Wilkinson will have a lot of expectation on his shoulders presuming Johnson picks him at 10. England won’t have played as a test team at that point and are going to have to go out on the pitch with a number of unfamiliar combinations throughout the team.
The fact that England will have to head into a southern hemisphere series without any of its four top props available should give heart to Robinson, Alexander and the rest of the Australian pack after their winter of woe against South Africa and New Zealand.
Added to that the absence of players such as Flutey, Cipriani, Armitage, Rees and Easter through injury should have Kidney, Robinson and Gatland thanking their lucky stars their players are not playing in the English Premiership.

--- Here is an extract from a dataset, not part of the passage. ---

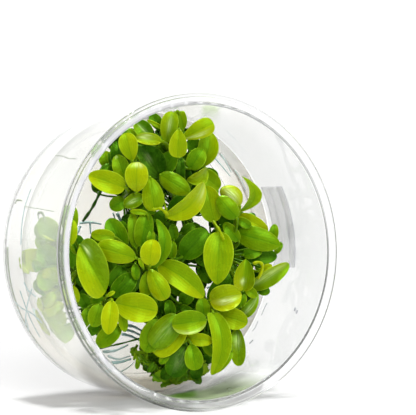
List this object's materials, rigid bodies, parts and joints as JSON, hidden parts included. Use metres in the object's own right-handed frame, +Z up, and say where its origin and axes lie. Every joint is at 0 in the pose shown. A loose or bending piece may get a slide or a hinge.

Australia will have their match against New Zealand, and one of their mid-week games against Gloucester, over by the time they hit Twickenham. If he’s ironed out some of the wrinkles, Deans should be confident of securing a scrappy win.
Twelve premiership clubs feed into the England team as well as some players signed to French teams. In contrast, only 9 provincial or regional teams provide the players for the all of the test squads of Scotland, Ireland and Wales, with only one or two players plying their trade in England or France.
Scotland have two regional teams. Edinburgh are riding high in the Magners League, but their players, along with those of Glasgow, have not been setting the Heineken Cup alight and Andy Robinson will have his work cut-out for the series.
The Scots still have some worthwhile players in the likes of the Evans brothers, Cusiter, Danielli, Hines as well as the Scottish front row who might present the toughest prospect of the four home unions. Deans will have enough sense not to send out a Rookie XV at Murrayfield figuring he can get away with it. But he’s going to be counting on this match as a definite win.
By the time he plays them, he could well have two worthy scalps on his belt already. Ireland are second up for the Wallabies in Croke Park. Like England, Ireland will be playing together for the first time since April.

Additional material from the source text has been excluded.